In 2019, Purdue University adopted an intellectual property standard that allowed the university to retain and manage courseware and online modules as commissioned, copyrightable work. But much like what’s happening in Wisconsin now, faculty pushed back, concerned that Purdue could try to claim ownership of lectures and coursework from all of its online courses. In response, the university said it would not reuse or commercialise materials that are commissioned, copyrightable works under the policy without a faculty member’s written consent.
Now, faculty across the UW System are worried that such a policy would allow the UW System to repurpose their original course content to offer online courses – possibly through an overworked adjunct or even an artificial intelligence (AI)-powered proctor – that might become out of date. They’re also worried that, in the age of AI, the new policy would allow the UW System to sell course data professors upload to Canvas (the course management system the UW System uses) to train proprietary large language models without their consent.
But Mark Pitsch, director of media relations for UW, said in an email to Inside Higher Ed that those fears were overblown.

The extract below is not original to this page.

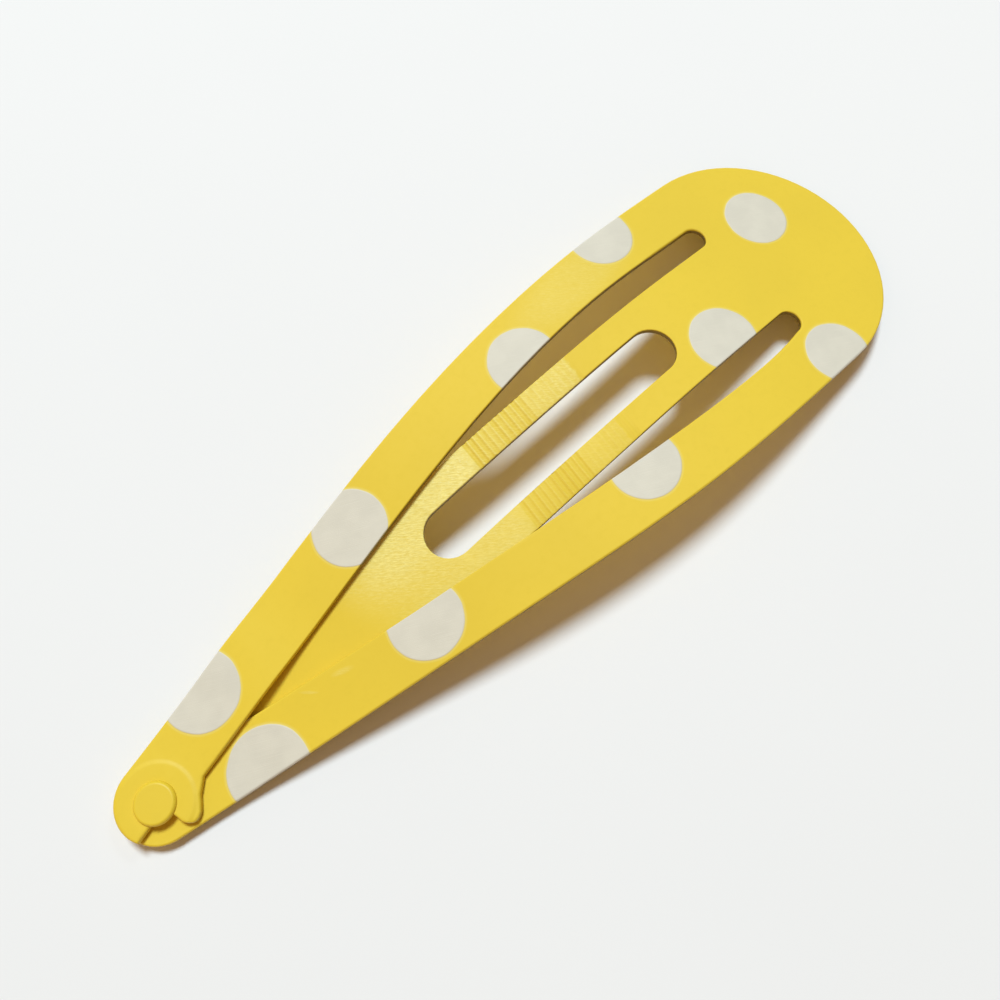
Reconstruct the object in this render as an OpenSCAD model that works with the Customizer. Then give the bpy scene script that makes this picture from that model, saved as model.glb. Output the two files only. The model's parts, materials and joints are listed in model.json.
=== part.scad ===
// Snap hair clip, closed, resting on a flat surface. Millimetres.
// X runs along the clip, round tip at -X and broad end at +X. Z is up, and the surface is z = 0.
// The origin is at the bottom centre. Left is +Y and right is -Y, seen from above with the broad end ahead.

/* [Clip] */
// Overall length, tip to broad end
clip_l = 50; // [40:1:70]
// Width at the broad end, which ends in a half circle
clip_w = 14.5; // [12:0.5:20]
// Radius of the round tip
tip_r = 1.9; // [1.6:0.1:3]
// Thickness of the painted steel sheet
sheet_t = 0.35; // [0.3:0.05:0.6]
// Air between two layers that lie on each other
layer_gap = 0.05; // [0.03:0.01:0.1]

/* [Arch] */
// Slope of the broad end, in degrees
broad_slope = 10.6; // [6:0.2:14]
// Straight run from the broad end to the tongue's root, as a share of the length
root_share = 0.232; // [0.18:0.01:0.28]
// Slope of both arms between the arch and the tip, in degrees
arm_slope = 9; // [7:0.2:12]
// Length over which the left arm rises one sheet, to lie over the right arm where they cross
step_l = 5.6; // [4:0.2:8]
// Radius where each arm levels out towards the tip
heel_r = 25; // [15:1:40]
// Length of the level part at the tip, where the rivet sits
level_l = 3; // [2.6:0.1:5]
// Height of the lower arm's underside above the surface, at the tip
tip_lift = 0.35; // [0.25:0.05:0.6]

/* [Arms] */
// Width of each arm, at the tongue's root
arm_w = 3.1; // [2.4:0.1:4.5]
// Angle of the left outer side to the middle line near the tip, in degrees
left_angle = 13.2; // [9:0.1:15]
// Angle of the right outer side to the middle line near the tip, in degrees
right_angle = 9.9; // [8:0.1:15]
// Angle of the arms' inner edges to the middle line where they cross, in degrees
inner_angle = 12; // [9:0.2:15]
// Distance from the tip to the notch where the left arm's inner edge meets its hook
hook_x = 4.2; // [3.6:0.1:6]
// Distance from the tip to the point where the inner edges cross
cross_x = 7.2; // [6.4:0.1:9]

/* [Tongue] */
// Width of the tongue
tongue_w = 5.65; // [4.6:0.05:7]
// Distance from the rivet's axis to the tongue's hidden round end
end_gap = 5.1; // [4:0.1:8]
// Radius of the hidden end
tongue_end_r = 1.9; // [1.4:0.1:2.6]
// Share of the arch over which the tongue dips under the arms, from its root
dip_share = 0.69; // [0.5:0.01:0.8]
// Width of the long slot in the tongue
slot_w = 2.55; // [1.8:0.05:3.2]
// Length of the long slot
slot_l = 16.5; // [12:0.1:18]
// Distance from the root to the long slot
slot_x = 3.1; // [2:0.1:5]
// How far the narrow side slots run past the root into the broad end
side_slot_x = 3.5; // [2.5:0.1:5]
// Gap at the root, where the tongue turns
root_gap = 0.2; // [0.15:0.05:0.4]

/* [Grip ribs] */
// Number of strong grooves across each leg
rib_count = 11; // [6:1:14]
// Number of faint grooves after them
faint_count = 9; // [0:1:12]
// Spacing of the grooves
rib_pitch = 0.36; // [0.3:0.02:0.5]
// Depth of a strong groove
rib_depth = 0.06; // [0.03:0.01:0.12]
// Radius of a groove's round bottom
rib_r = 0.17; // [0.12:0.01:0.25]
// Distance from the root to the first groove, as a share of the tongue's length
rib_share = 0.475; // [0.4:0.005:0.5]

/* [Rivet] */
// How far the rivet sits towards the right arm, off the middle line
rivet_off = 0.12; // [0:0.02:0.3]
// Radius of the head
head_r = 1; // [0.8:0.05:1.4]
// Height of the head above the upper arm
head_h = 0.22; // [0.15:0.01:0.5]
// Radius of the shank
shank_r = 0.5; // [0.4:0.05:0.8]
// Radius of the formed tail underneath
tail_r = 0.85; // [0.7:0.05:1.2]
// Clearance round the shank and under the head
rivet_gap = 0.03; // [0.02:0.01:0.06]

/* [Hidden] */

xb = clip_l / 2;
root_x = root_share * clip_l;
xr = xb - root_x;
tip_c = [tip_r - xb, 0];
rivet_c = tip_c - [0, rivet_off];
function end_c(side) = side > 0 ? tip_c : rivet_c;
tongue_l = xr - tip_c[0] - end_gap;
w = clip_w / 2;
reach = clip_w + 4;
tw = tongue_w / 2;
inner_w = w - arm_w;

// Unit vectors of a side profile: out of the sheet, and along it towards the tip.
// A slope a is positive where the sheet falls towards the broad end.
function out(a) = [sin(a), cos(a)];
function along(a) = [-cos(a), sin(a)];

// A curve with two handles, from p0 to p3, in n steps.
function curve(p0, p1, p2, p3, n) = [for (i = [0:n]) let(u = i / n, v = 1 - u)
  v * v * v * p0 + 3 * v * v * u * p1 + 3 * v * u * u * p2 + u * u * u * p3];
// An arc from angle a0 to a1, in n steps.
function arc(c, r, a0, a1, n) = [for (i = [0:n]) let(a = a0 + (a1 - a0) * i / n) c + r * [cos(a), sin(a)]];
function back(pts) = [for (i = [len(pts) - 1:-1:0]) pts[i]];
function tail(pts) = [for (i = [1:len(pts) - 1]) pts[i]];
function first(pts, n) = [for (i = [0:n - 1]) pts[i]];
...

“There is nothing in this updated policy that is a change in how the Universities of Wisconsin manage copyright for faculty,” he said. “The updated policy simply provides clearer, more specific and accurate guidance that continues to match current US copyright law while also expanding copyright transfer to non-faculty, including academic staff and students not included in the existing policy.”
‘Corporatisation of academia’
Although specific information about the policy proposal and the public comments in response to it are only accessible to people affiliated with the university system, Inside Higher Ed obtained screenshots of many of the nearly 100 public comments people have already submitted. The majority don’t support it.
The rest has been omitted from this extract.